C’est un film où l’on se déplace : on quitte Paris pour Osaka, on traverse le Japon… On se déplace, on transmute. Les moments de déplacements, en voiture, en taxi, en train, donnent à voir par les fenêtres, les paysages du Japon : des cadres dans le cadre, des lumières contrastées, des chatoiements de matière – de bois, de pierres, de tissus… Mais l’attention et l’intimité, l’évidence, qui se déploient entre les deux personnages nous protègent de la tentation touristique et même de l’exotisme. Parfois aux causeries s’intercalent des visites de temples… On se rend aussi avec Sidonie et son éditeur sur les tombes de Junichirô Tanizaki (Eloge de l’ombre) et de son épouse : deux stèles dressées côte à côte, comme des petits menhirs ; sur celle de Tanizaki, juste l’idéogramme qui se traduirait par « rien » ; sur l’autre stèle, juste celui qui signifierait « silence »…

On comprend que très vite, après la mort de sa famille, il y a eu son mari, et qu’après une longue vie commune, il est mort, brutalement lui aussi. Mais malgré ce qu’elle affirme sur l’écriture – qui est ce qui reste quand il n’y a plus rien – elle n’écrit plus. Alors comment ne pas envisager que la parole est un leurre ? Que cette parole (qu’on entend surtout dans les interviews) est illusoire ? Alors que les conversations entre les deux protagonistes semblent gorgées de vérités sincères, sobres ; les voix sont bressonniennes, mais comme il y a l’effort de soutenir une compréhension entre deux personnes, dont l’une est plongée dans un environnement dépaysant, où sa langue ne peut plus paraître naturelle, et l’autre s’exprime dans une langue étrangère, ce ton durassien peut sembler plutôt naturel (et par là même, celui de Duras aussi, puisque son enfance était plongée dans une double culture, française et indonésienne, et qu’elle avait donc grandi sous le signe de ce décalage). « Tu es un écrivain, qui n’écrit pas. » lui dit paisiblement l’éditeur (impossible de ne pas imaginer cette phrase chez Duras, et même prononcée par Duras). « Et qui ne lit pas non plus », renchérit-elle. C’est une manière très minimaliste d’interroger le concept d’écrivain. Est-on écrivain, parce que, lorsqu’on estimait avoir tout perdu, on a écrit un livre (mais le film raconte que dès l’orée de cette perte, le mari a surgi, et une plénitude avec, dans le même temps que l’indéniable expérience du vide) ?

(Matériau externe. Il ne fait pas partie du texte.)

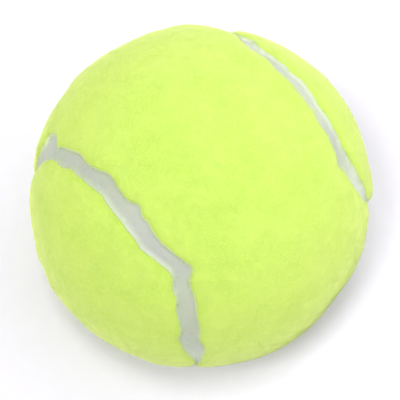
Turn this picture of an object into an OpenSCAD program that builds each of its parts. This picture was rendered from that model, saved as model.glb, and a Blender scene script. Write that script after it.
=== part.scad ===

Le Japon est le pays des fantômes. C’est là que lui apparaît son mari qu’elle avait perdu. Au début elle a peur. Et puis elle s’habitue. L’éditeur lui explique qu’au Japon, c’est normal de vivre avec les défunts. Qu’il y a ceux qui les voient, ceux qui les sentent… Je ne crois pas qu’il dise qu’il y a ceux qui les entendent. Peut-être qu’il y a aussi ceux qui en perçoivent l’odeur, ou qui goûtent leur présence… mais ça, il ne le mentionne pas. Elle, elle voit et elle converse. Toucher le fantôme lui est impossible. J’ai trouvé ça rigolo, de nous représenter un fantôme fatigué, qui aspire à se délivrer de son reste de présence. Et aussi très émouvant de la découvrir accompagnée à son insu. Il y a comme un relais : l’éditeur l’aide, quand elle a peur ; le mari prend congés, alors qu’il était mort sans avoir pu le faire, et prépare sa nouvelle distance. La relation amoureuse entre l’auteure et son éditeur semble permettre à feu le mari de se dissoudre un peu plus. Et à la fin, Sidonie et son éditeur se touchent comme dans un roman-photo.

Et puis à la toute fin, pour rentrer en France, elle lui tend son sac. À l’aéroport elle s’esquive et oublie ce sac. Il découvre, en souriant, qu’il l’a toujours à l’épaule. Alors ? ça ressemble plus à un début qu’à une fin.